It was just before eight in the morning and, under the weight of my backpack, I was sulking as I threw a cigarette butt into the wet grass and placed a fresh one between my lips. I was suffering acid reflux indigestion, thanks to my stomach being full to bursting point of Menemen, a traditional Turkish breakfast made from eggs, onions, tomatoes and green peppers; and Sucuk, a spicy beef sausage. I was into my third week in Turkey, so I knew full well by now that this tasty offering disagreed profusely with my digestive system, but I still hadn’t found the courage to decline the early morning offers from any of the overly hospitable Turks that had hosted me so far on this trek across their country. This wasn’t the only cause of my less than jovial mood. I was tired after a night of very little sleep. The Black Sea weather on this late March morning was overcast and miserable. I was not sad to be leaving the small city of Ereğli – home to Turkey’s largest steel plant; not to mention the Ottoman strawberry – after two days spent exploring the area; I was just sad to be doing it at such an early hour of the day.
My friend and travel-partner, Adriana, decided that the best way of getting out of Ereğli was not to walk to the point of the city that we had entered in to, but rather the opposite end. I had my doubts, but didn’t care to speak. I just wanted to walk off my sour mood and to be left in peace to smoke my last two cigarettes. So, in silence we walked.
The road through the city was a narrow one, and only very rarely did a vehicle pass us. On my left, colourful blocks of flats sat perched on the hills, the tops of which were hidden by low-lying clouds, as the mosque’s minaret pointed to where the rain would soon be coming from. Behind the hills, hundreds of miles of water and then the southern coast of Ukraine. On my right, an army barracks, a school, a hamam (Turkish bath).
We had been dragging our feet for a good 40 minutes when I finally opened my mouth to speak. “I’m not so sure coming this way was the best idea in the world.”
She replied, stubbornly, “It has to be.”
“I’ll ask in that shop over there,” I said, pointing to a block of flats on our left, at the base of which was a glass door covered in cigarette posters. To call it a shop was generous; in reality it was a man sat behind a table, in an empty room, with a few packets of cigarettes behind him and five or six small chocolate bars in front of him. I mumbled “Marlboro” at him, got told that he didn’t have them, and then was handed a packet of Samsun 216, a Turkish brand that I had neither seen nor heard of before, but that cost less than I had got used to paying. Before exiting, I asked the man if we were heading in the right direction for the road to Samsun, the city we hoped to reach by nightfall. He shook his head, spat a load of words at me in Turkish, none of which were understood, and then led me outside, before pointing in the direction from which we had just come. I thanked him and returned to Adriana, shaking my head.
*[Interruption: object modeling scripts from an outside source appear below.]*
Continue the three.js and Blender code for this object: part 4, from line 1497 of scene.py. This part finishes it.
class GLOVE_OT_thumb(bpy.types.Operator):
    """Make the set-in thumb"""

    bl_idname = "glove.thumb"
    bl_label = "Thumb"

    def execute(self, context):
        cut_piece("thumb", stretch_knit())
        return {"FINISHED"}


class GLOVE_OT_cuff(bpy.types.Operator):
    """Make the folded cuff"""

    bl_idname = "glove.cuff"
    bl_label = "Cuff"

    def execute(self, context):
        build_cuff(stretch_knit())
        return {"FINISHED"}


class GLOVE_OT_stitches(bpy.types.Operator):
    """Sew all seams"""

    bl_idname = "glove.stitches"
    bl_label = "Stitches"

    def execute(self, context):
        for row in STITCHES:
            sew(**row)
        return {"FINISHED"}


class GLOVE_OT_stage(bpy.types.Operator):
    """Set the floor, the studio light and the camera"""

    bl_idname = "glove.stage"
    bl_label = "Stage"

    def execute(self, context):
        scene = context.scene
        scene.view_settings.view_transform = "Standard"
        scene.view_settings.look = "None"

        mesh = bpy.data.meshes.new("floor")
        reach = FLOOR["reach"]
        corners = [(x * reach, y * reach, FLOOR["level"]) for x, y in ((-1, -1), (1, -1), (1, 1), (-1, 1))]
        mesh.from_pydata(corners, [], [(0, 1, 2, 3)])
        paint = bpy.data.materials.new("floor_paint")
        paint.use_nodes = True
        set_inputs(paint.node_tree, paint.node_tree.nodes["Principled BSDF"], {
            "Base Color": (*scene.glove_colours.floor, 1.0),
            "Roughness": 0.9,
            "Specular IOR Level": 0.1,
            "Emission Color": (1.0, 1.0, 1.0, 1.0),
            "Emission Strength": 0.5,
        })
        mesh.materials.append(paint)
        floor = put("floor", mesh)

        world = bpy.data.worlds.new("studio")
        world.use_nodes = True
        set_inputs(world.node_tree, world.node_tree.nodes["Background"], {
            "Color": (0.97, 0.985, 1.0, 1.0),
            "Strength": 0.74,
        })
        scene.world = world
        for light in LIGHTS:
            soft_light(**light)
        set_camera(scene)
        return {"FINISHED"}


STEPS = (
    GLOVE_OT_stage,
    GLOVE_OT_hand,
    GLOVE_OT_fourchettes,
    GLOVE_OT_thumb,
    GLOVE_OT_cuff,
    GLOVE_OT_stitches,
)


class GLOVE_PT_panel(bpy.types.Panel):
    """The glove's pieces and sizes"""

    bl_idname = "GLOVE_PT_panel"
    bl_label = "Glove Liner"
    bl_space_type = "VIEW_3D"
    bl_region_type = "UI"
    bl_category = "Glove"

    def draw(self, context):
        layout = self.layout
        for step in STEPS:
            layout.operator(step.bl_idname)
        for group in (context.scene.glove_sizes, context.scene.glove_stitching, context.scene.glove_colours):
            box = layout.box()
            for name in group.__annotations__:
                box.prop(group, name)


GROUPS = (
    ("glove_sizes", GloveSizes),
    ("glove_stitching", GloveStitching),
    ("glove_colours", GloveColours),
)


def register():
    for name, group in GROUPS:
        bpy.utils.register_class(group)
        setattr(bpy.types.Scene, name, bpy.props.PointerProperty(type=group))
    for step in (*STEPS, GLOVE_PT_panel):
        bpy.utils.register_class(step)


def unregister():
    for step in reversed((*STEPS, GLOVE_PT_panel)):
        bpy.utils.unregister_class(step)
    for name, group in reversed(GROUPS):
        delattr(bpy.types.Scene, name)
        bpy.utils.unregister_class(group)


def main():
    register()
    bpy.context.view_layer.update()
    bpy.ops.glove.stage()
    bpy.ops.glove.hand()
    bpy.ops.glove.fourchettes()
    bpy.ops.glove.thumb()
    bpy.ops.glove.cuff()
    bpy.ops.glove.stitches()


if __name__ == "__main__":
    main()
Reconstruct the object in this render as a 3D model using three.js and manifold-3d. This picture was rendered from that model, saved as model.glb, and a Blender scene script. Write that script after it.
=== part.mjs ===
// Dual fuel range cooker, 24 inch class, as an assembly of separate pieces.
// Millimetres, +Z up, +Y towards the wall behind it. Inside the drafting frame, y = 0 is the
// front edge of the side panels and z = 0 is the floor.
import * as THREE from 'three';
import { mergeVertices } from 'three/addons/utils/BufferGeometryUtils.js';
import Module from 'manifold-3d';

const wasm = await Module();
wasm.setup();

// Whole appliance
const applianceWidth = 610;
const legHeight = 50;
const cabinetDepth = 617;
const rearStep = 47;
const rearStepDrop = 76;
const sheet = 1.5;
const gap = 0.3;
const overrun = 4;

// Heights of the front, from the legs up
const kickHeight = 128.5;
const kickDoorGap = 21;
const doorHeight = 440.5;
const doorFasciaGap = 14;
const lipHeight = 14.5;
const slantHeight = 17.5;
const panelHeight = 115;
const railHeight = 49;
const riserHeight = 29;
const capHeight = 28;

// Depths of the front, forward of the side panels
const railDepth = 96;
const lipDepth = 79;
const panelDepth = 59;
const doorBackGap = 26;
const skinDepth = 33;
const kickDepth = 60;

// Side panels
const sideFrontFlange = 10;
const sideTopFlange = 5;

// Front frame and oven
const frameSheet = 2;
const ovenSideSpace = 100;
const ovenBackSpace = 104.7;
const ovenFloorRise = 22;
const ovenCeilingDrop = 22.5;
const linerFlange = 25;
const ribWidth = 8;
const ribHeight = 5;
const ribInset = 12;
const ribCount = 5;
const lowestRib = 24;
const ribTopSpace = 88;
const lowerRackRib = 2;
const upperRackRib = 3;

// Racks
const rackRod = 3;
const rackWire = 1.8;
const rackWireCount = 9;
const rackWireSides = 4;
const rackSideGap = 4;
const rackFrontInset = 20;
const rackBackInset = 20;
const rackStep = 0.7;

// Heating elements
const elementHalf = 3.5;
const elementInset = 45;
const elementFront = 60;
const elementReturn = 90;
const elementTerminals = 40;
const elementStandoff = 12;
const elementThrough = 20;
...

“It’s okay, we’ll just hitchhike from here back to the other side of the city; to the place where we were first dropped off,” she told me, refusing to show any signs of defeat.
“But there are no cars,” I said dejectedly, as I lit my first Samsun 216.
“Eventually there will be.”
I sighed and dropped my backpack at the side of the road.
I turned around to see that we had been joined by a middle-aged man who also smoked Samsun 216s.